Every day unfolds like a new napkin.

From dawn I write and rewrite. I am determined and hungry, inspired by the 75-year-old man who won the Palme D’Or in Cannes this year.

Contradictions:

On Thursday I stood in front of the Men’s County Jail with a disparate bunch of men and women denouncing the secure communities protocol, the very same protocol that illegally incarcerated me. A press conference for the Spanish press.

The only Anglo Saxon, the only non spanish speaker.

They hailed me and the other people called to testify. ‘Viva Duncan!’ they shout together. I am moved to tears.

Nobody I know cares about these people. Not least my gay ‘friends’ who savage me publicly for standing shoulder to shoulder with day workers, maids and gardeners who face daily threats of deportation and police harassment.

Later that same day I sat with Lady Gaga and Lindsay Lohan at dinner eating spaghetti. My date was overwhelmed. It was wholly unexpected.

The writing and photography give my life meaning and hope. The immigrants, of whom I am one, better shape my understanding of the world.

I am not interested in what I wear. I’m sure I look like a hobo. My beautiful tailored shirts are shredded. I have no interest in replacing them.

All the vintage Helmut Lang has been sold.

I can cobble together an ensemble for dinner. I look respectable enough.

Last week a young gay man told me I was lonely and sad. I feel neither. In fact, I have never felt so complete.

Categories
Immigration

Immigration

All change. The days fill up rapidly. Meetings with lawyers and press advisors.

Life is more different now than it has ever been. The fast receding recent past. The life I no longer inhabit. The new life that beckons.

Journalists try making sense of what happened to me.

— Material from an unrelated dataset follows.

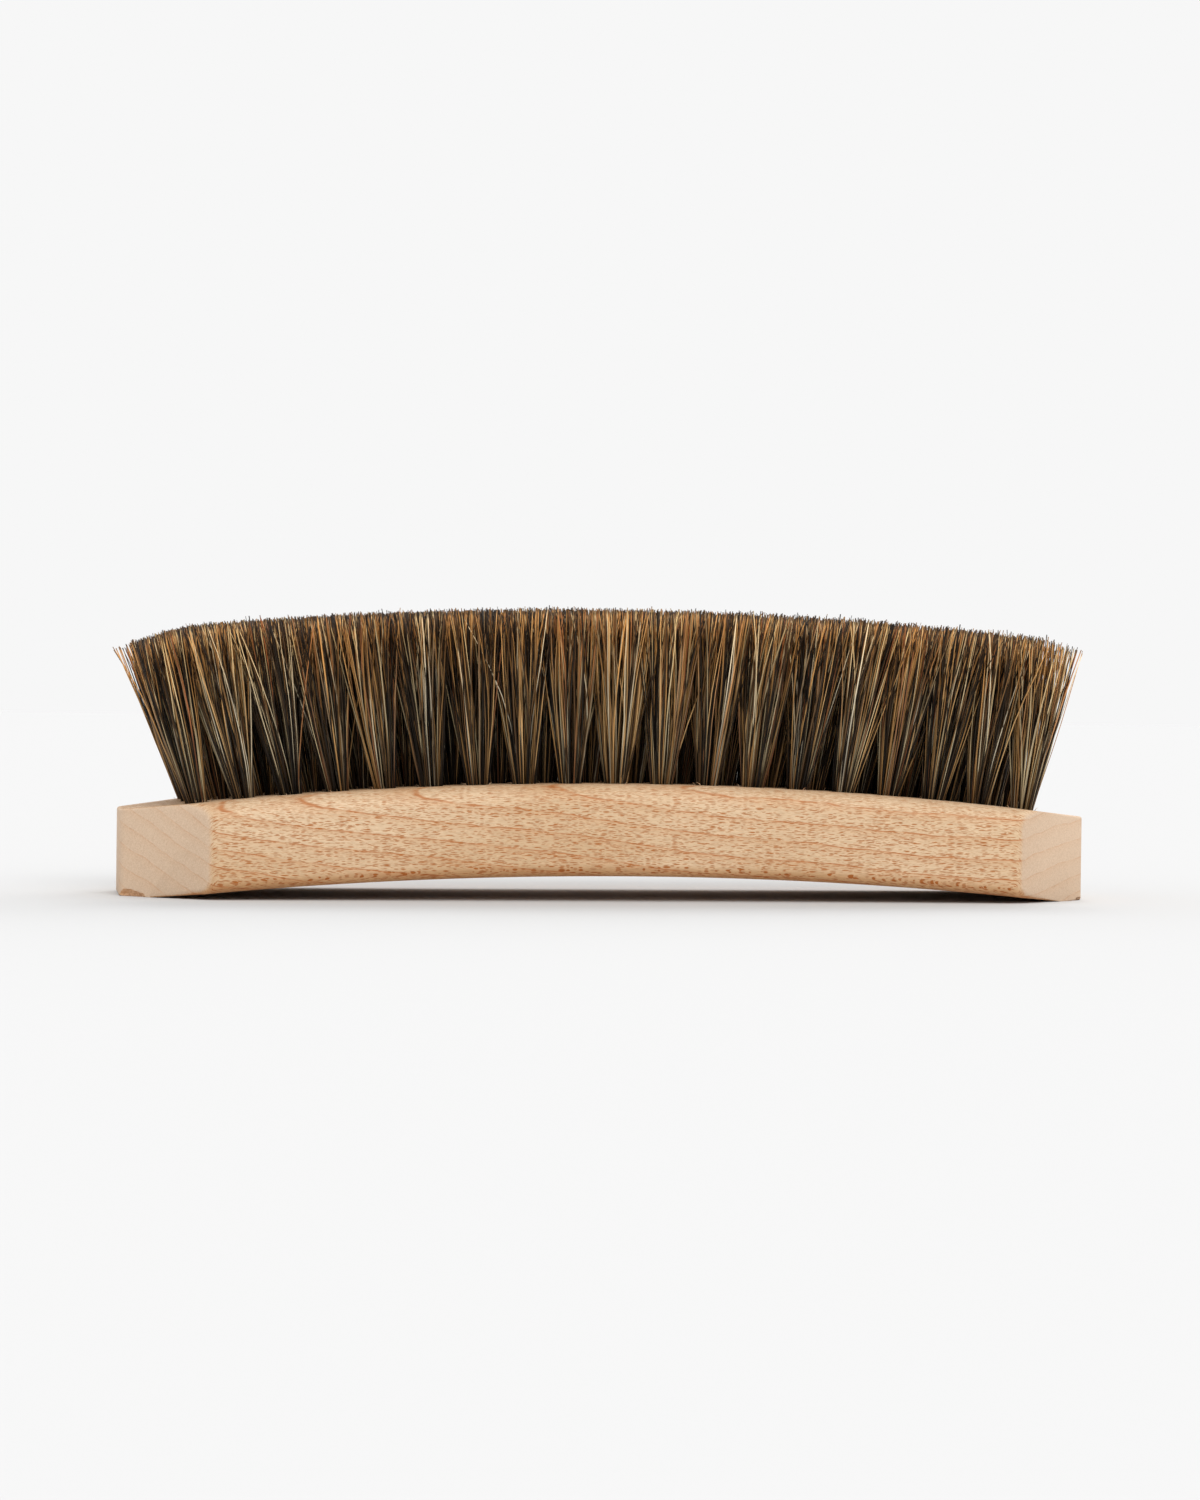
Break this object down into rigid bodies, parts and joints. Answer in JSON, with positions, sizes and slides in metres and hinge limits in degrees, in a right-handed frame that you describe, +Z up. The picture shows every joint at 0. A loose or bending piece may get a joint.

I spend each and every moment simplifying, honing, editing both people and possessions out of what remains of the life I now live.

Men I know from jail are released and we meet in coffee shops all over the city. I drive to the ghetto. I drive to South Central. I drive to Watts and Compton. I am a long, long way away from The Chateau Marmont.

I have committed myself to the most onerous of tasks, bringing attention to the vast numbers of men and women currently held in Californian jails who have no reason to be incarcerated.

When we meet, my allies at the ACLU and NILC, talk about the criminalization of immigrants, we use a lexicon that I am slowly getting used to. No longer an abstract concept…I am at the very heart of one of the USA‘s most vexing problems: immigration.

Immigrants have little or no sympathy from the general public. Just like the gays. Little or no sympathy…as much as we kid ourselves.

Now I find myself at the edge of two marginalized communities. My immigrant gay friends in NYC do not consider themselves immigrants until they go back home and have their visas renewed. There, outside the Embassy, they find themselves in long lines of migrant workers, stripped of their status.

That’s why this state by state gay marriage fight means nothing to me. It will not help those men and women who had the audacity to fall in love beyond the border.

A marriage that is recognised in Europe, where a family can walk to the checkpoint together…is suddenly separated at the Immigration desk. We do not recognise your ‘family’ here. If we complain we risk being arrested or worse. Ask my gay friends what that feels like, those of them who marry Europeans, Australians…

Life has become very serious. My opinions about film and art and literature are worthless. I try, but the words splutter out of my mouth incoherently.

I want to be interested in what previously enchanted me…but I can’t.

I am so subsumed by my new task that what mattered…means nothing.

The Daily Beast article was well written, a little TMZ. The last time I had a piece in The Daily Beast Jake contacted me. It was the beginning of that painful fiasco. Ironically, the picture they used of me for the piece…you can just catch a glimpse of Jake’s arm. It is ironic how he remains in my life.

Yesterday they sent a photographer from the LA Weekly. He snapped me with both his very expensive camera and his iphone. We met at Intelligentsia on Abbott Kinny. Afterwards I met a young philosopher. We walked the length of Venice with the dogs. Talking.

I have stopped telling people I make films…because I don’t.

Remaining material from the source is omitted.